Stored items
******************************
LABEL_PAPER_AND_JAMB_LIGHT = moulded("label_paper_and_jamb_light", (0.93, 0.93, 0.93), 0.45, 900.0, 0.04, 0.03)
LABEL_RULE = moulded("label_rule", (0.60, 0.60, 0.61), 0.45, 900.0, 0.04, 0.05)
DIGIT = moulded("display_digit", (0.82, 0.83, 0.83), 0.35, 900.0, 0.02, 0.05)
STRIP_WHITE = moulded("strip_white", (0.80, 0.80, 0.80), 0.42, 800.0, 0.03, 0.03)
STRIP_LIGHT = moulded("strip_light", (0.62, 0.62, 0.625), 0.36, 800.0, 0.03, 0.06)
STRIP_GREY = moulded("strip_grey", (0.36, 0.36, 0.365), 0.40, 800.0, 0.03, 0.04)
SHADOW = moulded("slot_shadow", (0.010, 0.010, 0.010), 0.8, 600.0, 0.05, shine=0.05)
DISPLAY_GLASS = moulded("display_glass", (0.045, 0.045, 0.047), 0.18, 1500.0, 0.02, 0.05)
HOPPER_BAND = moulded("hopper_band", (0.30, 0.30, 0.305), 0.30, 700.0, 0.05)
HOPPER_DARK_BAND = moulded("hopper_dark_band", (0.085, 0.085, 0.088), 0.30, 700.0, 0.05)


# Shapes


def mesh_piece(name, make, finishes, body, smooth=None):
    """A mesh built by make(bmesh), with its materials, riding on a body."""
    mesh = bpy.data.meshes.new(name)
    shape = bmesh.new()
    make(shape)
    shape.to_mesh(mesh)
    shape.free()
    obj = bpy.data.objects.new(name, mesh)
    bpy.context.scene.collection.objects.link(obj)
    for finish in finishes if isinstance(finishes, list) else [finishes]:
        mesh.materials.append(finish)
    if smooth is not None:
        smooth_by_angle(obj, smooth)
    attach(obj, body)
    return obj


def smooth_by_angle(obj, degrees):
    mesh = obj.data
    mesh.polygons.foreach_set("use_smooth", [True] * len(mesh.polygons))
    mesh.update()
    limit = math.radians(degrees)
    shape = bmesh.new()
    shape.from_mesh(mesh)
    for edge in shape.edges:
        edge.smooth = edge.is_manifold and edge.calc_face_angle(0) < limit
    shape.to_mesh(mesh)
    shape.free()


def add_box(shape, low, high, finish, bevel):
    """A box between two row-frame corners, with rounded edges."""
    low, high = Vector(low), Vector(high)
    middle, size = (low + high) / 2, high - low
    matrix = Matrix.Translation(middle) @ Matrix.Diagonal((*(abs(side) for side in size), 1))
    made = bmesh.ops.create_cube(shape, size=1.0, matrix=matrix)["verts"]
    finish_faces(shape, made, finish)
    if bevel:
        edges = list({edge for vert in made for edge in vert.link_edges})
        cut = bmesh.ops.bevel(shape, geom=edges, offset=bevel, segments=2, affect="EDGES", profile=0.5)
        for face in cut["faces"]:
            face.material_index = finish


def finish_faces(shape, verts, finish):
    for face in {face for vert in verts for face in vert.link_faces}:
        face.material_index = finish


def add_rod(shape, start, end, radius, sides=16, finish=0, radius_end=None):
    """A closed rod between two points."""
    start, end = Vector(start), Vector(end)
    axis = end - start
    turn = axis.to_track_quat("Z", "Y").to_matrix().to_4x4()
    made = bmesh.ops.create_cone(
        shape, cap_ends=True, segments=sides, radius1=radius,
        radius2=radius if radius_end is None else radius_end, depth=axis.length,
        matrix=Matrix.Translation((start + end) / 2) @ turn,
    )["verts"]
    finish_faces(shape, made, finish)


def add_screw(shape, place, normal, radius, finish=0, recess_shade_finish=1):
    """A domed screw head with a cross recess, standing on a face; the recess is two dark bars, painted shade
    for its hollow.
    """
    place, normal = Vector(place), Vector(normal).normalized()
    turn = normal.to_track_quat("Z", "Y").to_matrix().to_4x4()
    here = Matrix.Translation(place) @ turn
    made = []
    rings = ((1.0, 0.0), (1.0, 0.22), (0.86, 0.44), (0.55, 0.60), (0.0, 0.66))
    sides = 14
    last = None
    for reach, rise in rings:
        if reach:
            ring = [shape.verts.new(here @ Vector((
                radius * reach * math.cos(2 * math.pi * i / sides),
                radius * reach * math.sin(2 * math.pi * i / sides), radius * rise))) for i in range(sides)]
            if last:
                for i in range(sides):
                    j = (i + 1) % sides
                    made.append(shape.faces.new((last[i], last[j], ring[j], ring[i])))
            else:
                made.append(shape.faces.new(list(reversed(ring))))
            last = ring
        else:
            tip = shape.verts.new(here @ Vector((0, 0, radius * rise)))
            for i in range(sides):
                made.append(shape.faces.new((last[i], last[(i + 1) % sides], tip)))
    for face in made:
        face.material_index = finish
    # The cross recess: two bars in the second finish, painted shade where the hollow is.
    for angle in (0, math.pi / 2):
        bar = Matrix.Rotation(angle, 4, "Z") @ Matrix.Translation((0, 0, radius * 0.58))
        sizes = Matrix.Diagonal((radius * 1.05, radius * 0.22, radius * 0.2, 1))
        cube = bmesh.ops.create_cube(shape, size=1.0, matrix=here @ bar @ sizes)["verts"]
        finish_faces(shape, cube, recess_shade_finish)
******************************
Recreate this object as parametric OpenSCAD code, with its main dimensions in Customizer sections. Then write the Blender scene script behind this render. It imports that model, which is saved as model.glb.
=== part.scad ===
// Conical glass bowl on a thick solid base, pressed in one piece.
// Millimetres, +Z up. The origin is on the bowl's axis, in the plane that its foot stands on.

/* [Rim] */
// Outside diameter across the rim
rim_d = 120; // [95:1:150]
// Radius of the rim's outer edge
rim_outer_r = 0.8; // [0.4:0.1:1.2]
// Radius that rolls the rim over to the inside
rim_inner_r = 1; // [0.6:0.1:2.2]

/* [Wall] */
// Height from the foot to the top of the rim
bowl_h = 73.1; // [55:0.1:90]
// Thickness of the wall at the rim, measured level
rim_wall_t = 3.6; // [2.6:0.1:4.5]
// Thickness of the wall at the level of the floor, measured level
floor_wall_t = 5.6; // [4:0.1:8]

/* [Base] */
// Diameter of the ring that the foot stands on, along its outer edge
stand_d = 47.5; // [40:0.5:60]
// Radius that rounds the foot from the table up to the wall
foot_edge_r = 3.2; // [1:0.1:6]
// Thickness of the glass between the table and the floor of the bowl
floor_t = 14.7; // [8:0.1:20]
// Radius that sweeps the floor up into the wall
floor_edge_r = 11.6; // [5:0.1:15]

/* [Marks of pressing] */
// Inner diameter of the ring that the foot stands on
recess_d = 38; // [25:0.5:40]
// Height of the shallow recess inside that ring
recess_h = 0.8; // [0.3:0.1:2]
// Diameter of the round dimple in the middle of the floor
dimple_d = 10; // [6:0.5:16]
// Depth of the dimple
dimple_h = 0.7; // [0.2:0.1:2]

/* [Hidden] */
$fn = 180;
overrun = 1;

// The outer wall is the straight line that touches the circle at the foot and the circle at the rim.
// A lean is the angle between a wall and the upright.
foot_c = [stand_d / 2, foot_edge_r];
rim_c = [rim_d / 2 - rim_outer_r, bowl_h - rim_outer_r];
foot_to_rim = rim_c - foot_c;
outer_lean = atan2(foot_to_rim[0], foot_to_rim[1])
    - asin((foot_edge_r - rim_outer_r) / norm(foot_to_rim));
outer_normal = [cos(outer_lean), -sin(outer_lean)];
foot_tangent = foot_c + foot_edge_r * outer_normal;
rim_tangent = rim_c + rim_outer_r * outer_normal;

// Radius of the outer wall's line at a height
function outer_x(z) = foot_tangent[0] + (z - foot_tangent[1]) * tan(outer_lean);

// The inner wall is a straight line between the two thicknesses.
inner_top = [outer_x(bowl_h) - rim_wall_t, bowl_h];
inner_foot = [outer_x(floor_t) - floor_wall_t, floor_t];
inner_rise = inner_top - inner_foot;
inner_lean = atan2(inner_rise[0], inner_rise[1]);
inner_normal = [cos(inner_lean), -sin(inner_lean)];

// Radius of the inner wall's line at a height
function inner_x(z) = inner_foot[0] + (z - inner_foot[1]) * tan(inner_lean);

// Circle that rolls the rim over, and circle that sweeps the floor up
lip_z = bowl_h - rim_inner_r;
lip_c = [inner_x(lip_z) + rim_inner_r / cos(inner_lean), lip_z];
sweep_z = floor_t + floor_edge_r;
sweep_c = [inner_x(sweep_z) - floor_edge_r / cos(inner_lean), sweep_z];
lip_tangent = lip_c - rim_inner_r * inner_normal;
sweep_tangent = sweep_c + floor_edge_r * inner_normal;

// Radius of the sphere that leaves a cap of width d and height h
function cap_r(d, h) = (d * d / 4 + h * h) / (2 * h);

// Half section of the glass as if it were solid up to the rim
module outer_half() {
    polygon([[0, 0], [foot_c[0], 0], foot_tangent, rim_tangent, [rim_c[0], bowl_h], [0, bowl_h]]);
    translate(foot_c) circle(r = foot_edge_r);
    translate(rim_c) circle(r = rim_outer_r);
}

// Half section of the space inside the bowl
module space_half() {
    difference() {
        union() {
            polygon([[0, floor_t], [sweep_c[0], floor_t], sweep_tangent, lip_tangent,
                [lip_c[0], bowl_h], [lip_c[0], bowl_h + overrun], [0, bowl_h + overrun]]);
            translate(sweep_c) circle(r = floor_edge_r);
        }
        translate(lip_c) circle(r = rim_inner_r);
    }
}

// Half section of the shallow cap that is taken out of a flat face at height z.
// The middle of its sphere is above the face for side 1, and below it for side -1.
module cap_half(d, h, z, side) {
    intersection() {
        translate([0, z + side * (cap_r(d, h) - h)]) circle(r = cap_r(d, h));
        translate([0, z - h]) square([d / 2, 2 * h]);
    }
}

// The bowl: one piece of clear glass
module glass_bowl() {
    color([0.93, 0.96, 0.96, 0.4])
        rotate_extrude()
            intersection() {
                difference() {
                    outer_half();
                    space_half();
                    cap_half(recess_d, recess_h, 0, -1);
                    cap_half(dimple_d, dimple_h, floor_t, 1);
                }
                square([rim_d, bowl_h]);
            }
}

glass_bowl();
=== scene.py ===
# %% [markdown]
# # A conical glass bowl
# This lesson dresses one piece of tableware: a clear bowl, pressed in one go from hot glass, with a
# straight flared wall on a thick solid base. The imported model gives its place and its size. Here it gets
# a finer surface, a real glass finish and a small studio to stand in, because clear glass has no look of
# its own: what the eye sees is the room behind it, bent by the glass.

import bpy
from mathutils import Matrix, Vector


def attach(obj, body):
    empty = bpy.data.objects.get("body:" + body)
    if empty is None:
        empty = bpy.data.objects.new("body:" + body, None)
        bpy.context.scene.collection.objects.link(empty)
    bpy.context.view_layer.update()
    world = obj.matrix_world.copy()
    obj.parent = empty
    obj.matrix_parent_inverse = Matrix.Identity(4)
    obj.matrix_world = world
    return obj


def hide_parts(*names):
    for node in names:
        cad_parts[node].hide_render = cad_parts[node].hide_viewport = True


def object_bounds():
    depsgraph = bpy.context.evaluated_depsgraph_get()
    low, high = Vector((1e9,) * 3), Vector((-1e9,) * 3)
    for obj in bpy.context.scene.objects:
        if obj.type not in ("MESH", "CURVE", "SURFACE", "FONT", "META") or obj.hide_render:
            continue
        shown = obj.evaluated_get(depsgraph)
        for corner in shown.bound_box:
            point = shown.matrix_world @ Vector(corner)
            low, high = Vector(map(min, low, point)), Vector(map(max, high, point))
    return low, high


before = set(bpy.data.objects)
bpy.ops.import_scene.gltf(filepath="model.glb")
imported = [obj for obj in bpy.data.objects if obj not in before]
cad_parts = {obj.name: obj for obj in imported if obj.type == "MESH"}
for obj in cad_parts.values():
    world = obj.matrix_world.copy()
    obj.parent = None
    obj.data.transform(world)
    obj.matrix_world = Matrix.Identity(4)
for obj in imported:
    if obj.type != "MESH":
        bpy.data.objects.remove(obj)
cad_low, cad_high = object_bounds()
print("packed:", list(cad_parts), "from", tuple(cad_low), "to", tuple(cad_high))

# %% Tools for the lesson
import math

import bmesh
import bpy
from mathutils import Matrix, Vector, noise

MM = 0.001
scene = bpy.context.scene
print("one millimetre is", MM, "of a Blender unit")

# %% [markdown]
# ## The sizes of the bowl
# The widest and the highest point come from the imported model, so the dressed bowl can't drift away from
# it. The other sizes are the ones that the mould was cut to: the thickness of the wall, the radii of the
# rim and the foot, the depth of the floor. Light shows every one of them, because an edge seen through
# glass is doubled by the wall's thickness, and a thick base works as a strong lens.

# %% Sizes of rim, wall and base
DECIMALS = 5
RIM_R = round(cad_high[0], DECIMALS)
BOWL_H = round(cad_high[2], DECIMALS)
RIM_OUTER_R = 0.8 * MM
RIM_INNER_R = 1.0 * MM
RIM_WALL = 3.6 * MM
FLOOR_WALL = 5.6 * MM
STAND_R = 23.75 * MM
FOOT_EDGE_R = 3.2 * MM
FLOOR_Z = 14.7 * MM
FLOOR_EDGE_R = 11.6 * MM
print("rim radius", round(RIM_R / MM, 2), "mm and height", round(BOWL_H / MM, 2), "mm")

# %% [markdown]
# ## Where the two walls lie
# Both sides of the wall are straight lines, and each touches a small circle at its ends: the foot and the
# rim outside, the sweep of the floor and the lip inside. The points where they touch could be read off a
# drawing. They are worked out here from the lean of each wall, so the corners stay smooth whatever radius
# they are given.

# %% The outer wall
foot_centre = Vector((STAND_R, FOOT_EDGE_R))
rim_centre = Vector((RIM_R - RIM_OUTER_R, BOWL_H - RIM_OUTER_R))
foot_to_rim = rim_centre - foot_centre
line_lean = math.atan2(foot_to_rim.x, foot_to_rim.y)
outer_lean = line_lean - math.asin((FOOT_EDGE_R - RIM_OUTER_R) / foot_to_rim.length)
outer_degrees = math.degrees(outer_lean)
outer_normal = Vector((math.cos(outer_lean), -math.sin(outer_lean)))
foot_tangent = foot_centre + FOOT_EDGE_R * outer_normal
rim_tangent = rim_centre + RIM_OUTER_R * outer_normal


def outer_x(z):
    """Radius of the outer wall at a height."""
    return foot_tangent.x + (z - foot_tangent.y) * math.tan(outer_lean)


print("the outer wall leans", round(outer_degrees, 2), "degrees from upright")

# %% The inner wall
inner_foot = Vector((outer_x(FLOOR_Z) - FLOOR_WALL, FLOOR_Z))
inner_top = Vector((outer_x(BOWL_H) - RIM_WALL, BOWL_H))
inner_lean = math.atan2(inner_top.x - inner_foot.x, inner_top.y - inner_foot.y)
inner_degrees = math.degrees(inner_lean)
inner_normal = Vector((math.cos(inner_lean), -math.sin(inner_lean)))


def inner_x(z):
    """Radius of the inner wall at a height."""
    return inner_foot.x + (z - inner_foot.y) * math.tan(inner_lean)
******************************
- WRITTEN REQUEST
Everything from the line that contains "of clear glass" to the line that contains "point = shown.matrix_world" must be transcribed exactly, both end lines included.

- WRITTEN SOLUTION
// The bowl: one piece of clear glass
module glass_bowl() {
    color([0.93, 0.96, 0.96, 0.4])
        rotate_extrude()
            intersection() {
                difference() {
                    outer_half();
                    space_half();
                    cap_half(recess_d, recess_h, 0, -1);
                    cap_half(dimple_d, dimple_h, floor_t, 1);
                }
                square([rim_d, bowl_h]);
            }
}

glass_bowl();
=== scene.py ===
# %% [markdown]
# # A conical glass bowl
# This lesson dresses one piece of tableware: a clear bowl, pressed in one go from hot glass, with a
# straight flared wall on a thick solid base. The imported model gives its place and its size. Here it gets
# a finer surface, a real glass finish and a small studio to stand in, because clear glass has no look of
# its own: what the eye sees is the room behind it, bent by the glass.

import bpy
from mathutils import Matrix, Vector


def attach(obj, body):
    empty = bpy.data.objects.get("body:" + body)
    if empty is None:
        empty = bpy.data.objects.new("body:" + body, None)
        bpy.context.scene.collection.objects.link(empty)
    bpy.context.view_layer.update()
    world = obj.matrix_world.copy()
    obj.parent = empty
    obj.matrix_parent_inverse = Matrix.Identity(4)
    obj.matrix_world = world
    return obj


def hide_parts(*names):
    for node in names:
        cad_parts[node].hide_render = cad_parts[node].hide_viewport = True


def object_bounds():
    depsgraph = bpy.context.evaluated_depsgraph_get()
    low, high = Vector((1e9,) * 3), Vector((-1e9,) * 3)
    for obj in bpy.context.scene.objects:
        if obj.type not in ("MESH", "CURVE", "SURFACE", "FONT", "META") or obj.hide_render:
            continue
        shown = obj.evaluated_get(depsgraph)
        for corner in shown.bound_box:
            point = shown.matrix_world @ Vector(corner)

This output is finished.